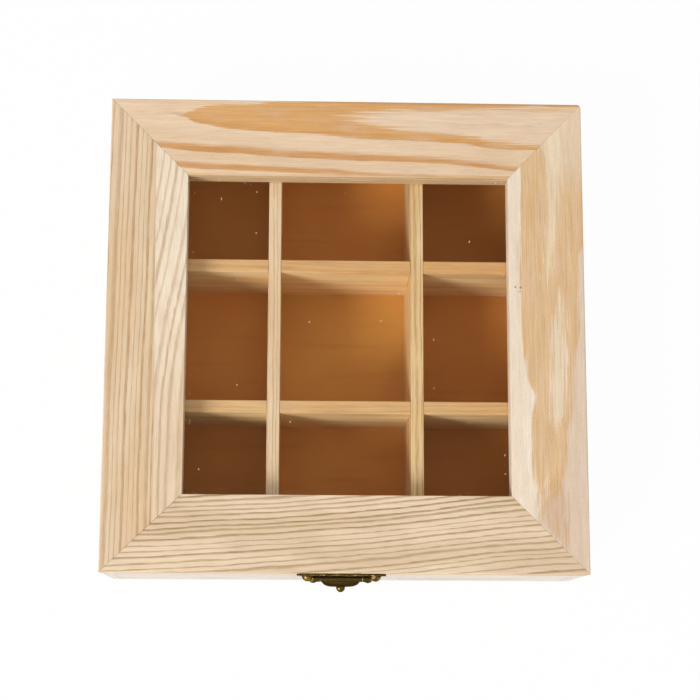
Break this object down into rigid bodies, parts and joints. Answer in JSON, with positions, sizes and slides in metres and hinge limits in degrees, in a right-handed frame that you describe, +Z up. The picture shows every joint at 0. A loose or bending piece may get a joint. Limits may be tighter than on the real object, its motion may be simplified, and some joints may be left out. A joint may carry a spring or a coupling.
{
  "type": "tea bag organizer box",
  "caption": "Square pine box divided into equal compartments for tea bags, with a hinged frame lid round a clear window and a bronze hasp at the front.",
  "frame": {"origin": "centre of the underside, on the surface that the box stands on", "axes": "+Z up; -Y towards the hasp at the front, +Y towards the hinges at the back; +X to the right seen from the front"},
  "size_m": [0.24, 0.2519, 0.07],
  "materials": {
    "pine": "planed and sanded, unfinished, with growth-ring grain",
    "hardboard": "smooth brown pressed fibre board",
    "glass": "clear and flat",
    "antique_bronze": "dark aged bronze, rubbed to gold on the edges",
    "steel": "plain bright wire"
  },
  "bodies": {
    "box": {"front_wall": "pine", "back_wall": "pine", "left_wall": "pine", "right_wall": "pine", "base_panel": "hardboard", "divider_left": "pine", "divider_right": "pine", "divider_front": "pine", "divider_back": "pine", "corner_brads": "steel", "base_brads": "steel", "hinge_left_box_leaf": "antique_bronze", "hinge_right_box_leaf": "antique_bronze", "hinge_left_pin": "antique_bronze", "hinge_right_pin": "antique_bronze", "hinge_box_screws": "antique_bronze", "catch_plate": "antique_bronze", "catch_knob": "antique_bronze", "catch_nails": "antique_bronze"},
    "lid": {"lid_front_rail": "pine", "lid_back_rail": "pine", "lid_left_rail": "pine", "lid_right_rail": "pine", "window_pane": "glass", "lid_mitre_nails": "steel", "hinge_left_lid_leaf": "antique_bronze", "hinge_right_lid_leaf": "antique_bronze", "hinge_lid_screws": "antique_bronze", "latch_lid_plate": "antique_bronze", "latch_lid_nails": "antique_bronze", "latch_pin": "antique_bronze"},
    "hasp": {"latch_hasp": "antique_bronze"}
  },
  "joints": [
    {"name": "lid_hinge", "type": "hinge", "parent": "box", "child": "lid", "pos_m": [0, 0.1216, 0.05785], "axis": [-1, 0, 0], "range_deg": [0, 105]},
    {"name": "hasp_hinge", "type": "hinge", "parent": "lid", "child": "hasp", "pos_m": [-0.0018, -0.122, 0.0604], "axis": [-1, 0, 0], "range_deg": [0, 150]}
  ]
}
━━━━━━━━━━━━━━━━━━━━
§ Task directions
Take the lines above and print them exactly.

§ Task solution
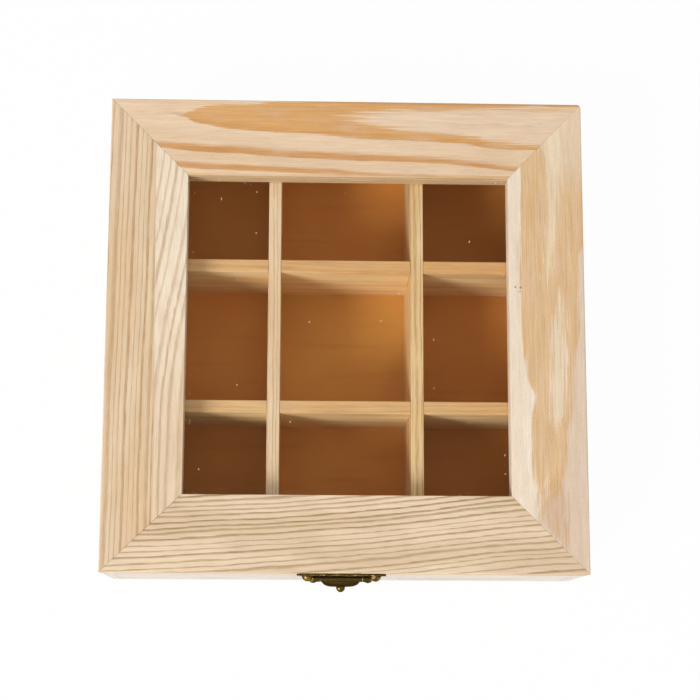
Break this object down into rigid bodies, parts and joints. Answer in JSON, with positions, sizes and slides in metres and hinge limits in degrees, in a right-handed frame that you describe, +Z up. The picture shows every joint at 0. A loose or bending piece may get a joint. Limits may be tighter than on the real object, its motion may be simplified, and some joints may be left out. A joint may carry a spring or a coupling.
{
  "type": "tea bag organizer box",
  "caption": "Square pine box divided into equal compartments for tea bags, with a hinged frame lid round a clear window and a bronze hasp at the front.",
  "frame": {"origin": "centre of the underside, on the surface that the box stands on", "axes": "+Z up; -Y towards the hasp at the front, +Y towards the hinges at the back; +X to the right seen from the front"},
  "size_m": [0.24, 0.2519, 0.07],
  "materials": {
    "pine": "planed and sanded, unfinished, with growth-ring grain",
    "hardboard": "smooth brown pressed fibre board",
    "glass": "clear and flat",
    "antique_bronze": "dark aged bronze, rubbed to gold on the edges",
    "steel": "plain bright wire"
  },
  "bodies": {
    "box": {"front_wall": "pine", "back_wall": "pine", "left_wall": "pine", "right_wall": "pine", "base_panel": "hardboard", "divider_left": "pine", "divider_right": "pine", "divider_front": "pine", "divider_back": "pine", "corner_brads": "steel", "base_brads": "steel", "hinge_left_box_leaf": "antique_bronze", "hinge_right_box_leaf": "antique_bronze", "hinge_left_pin": "antique_bronze", "hinge_right_pin": "antique_bronze", "hinge_box_screws": "antique_bronze", "catch_plate": "antique_bronze", "catch_knob": "antique_bronze", "catch_nails": "antique_bronze"},
    "lid": {"lid_front_rail": "pine", "lid_back_rail": "pine", "lid_left_rail": "pine", "lid_right_rail": "pine", "window_pane": "glass", "lid_mitre_nails": "steel", "hinge_left_lid_leaf": "antique_bronze", "hinge_right_lid_leaf": "antique_bronze", "hinge_lid_screws": "antique_bronze", "latch_lid_plate": "antique_bronze", "latch_lid_nails": "antique_bronze", "latch_pin": "antique_bronze"},
    "hasp": {"latch_hasp": "antique_bronze"}
  },
  "joints": [
    {"name": "lid_hinge", "type": "hinge", "parent": "box", "child": "lid", "pos_m": [0, 0.1216, 0.05785], "axis": [-1, 0, 0], "range_deg": [0, 105]},
    {"name": "hasp_hinge", "type": "hinge", "parent": "lid", "child": "hasp", "pos_m": [-0.0018, -0.122, 0.0604], "axis": [-1, 0, 0], "range_deg": [0, 150]}
  ]
}